Downtown was abuzz on Saturday night as Skrillex and Fred Again performed in Civic Center Plaza. | Source: Morgan Ellis/The Standard

Noise is not a sign of a reinvigorated downtown

You write with much one-sided enthusiasm about the Skrillex rave that drew 25,000 people to Civic Center last weekend, but to the neighborhood, it was awful. You seem to share with Mayor London Breed, the Entertainment Commission and others the disconnect between trying to save the city by making it noisier and the fact that people still live and work here, thousands within shouting distance.

I live 2 1/2 blocks north of City Hall and we hear but generally do not feel the Pride celebration, for example. During the rave, the bass could be felt throughout our six-story building. The sound checks began by 10:30 a.m., making it an almost 12-hour event. Communication from the city and concert promoters was terrible.

—Steve Heimerle

Brought back to the reality of addiction

Regarding the opinion piece Mayor’s supposed ‘tough love’ policy is not the cure for our addiction crisis: Wow! That was an incredible bit of education. I admit, I’ve lost some compassion in this regard over my many years. Thanks for bringing me back to reality. This should be required reading for every city employee and citizen, especially politicians who are more interested in expedience than in human experience. Kudos. For real.

—Linda Nelson

Beware of SF dog owners

In response to your recent story Off-leash husky’s ‘vicious’ attack on boy, 4, at Marina restaurant

I live in Dogtown, formerly known as North Beach. I live close to our local dog bathroom, Washington Square Park. 

Dogs are very popular now! You rarely see two humans holding hands these days, but you will see plenty of people holding the leashes of their precious dogs. The dog people are not very friendly, so beware of them. They will hurry past you to get their dogs to the bathroom so they won’t feel obligated to get as much of their dog’s shit off the sidewalk as they can. 

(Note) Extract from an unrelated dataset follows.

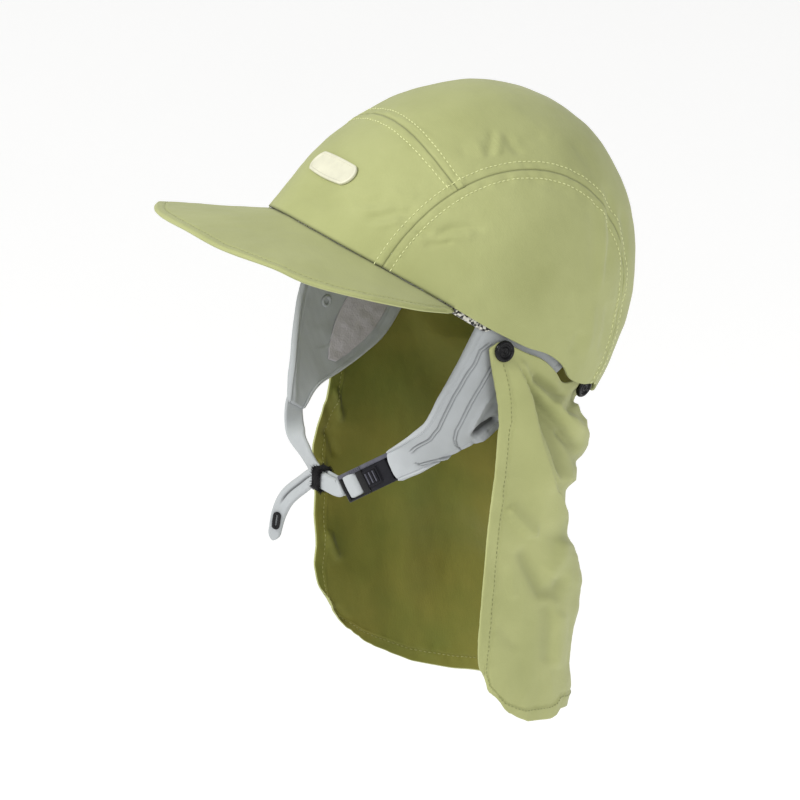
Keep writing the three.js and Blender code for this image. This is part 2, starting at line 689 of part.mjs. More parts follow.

Your article about this near tragedy does not surprise me since dogs outnumber children in San Francisco. A few years ago, they totally redid Washington Square Park, but no dog run was included! I pleaded with them to build one, or the whole park would become a doggie doo-doo and wee-wee heaven. My hygienic logic fell on deaf ears, and I was proven correct.

I do not own a dog because I live in a big city, but I like dogs. I am smart enough never to approach a dog because dogs reflect their owners’ behavior.

—Matt Talbot

A future for San Francisco’s call boxes?

When I saw this article about San Francisco’s unfunctional emergency call boxes, some ideas came to mind, with different solutions for different neighborhoods:

· Each box could play multimedia content about the history of the corner where it sits, similar to the historical markers around the city and the world.

· Turn some boxes into permitted, legal mini-libraries. Leave a book/take a book.

· Refashion them as Narcan dispensers with QR codes linking to content about how to administer it and information for those seeking treatment or services, continuing the emergency theme.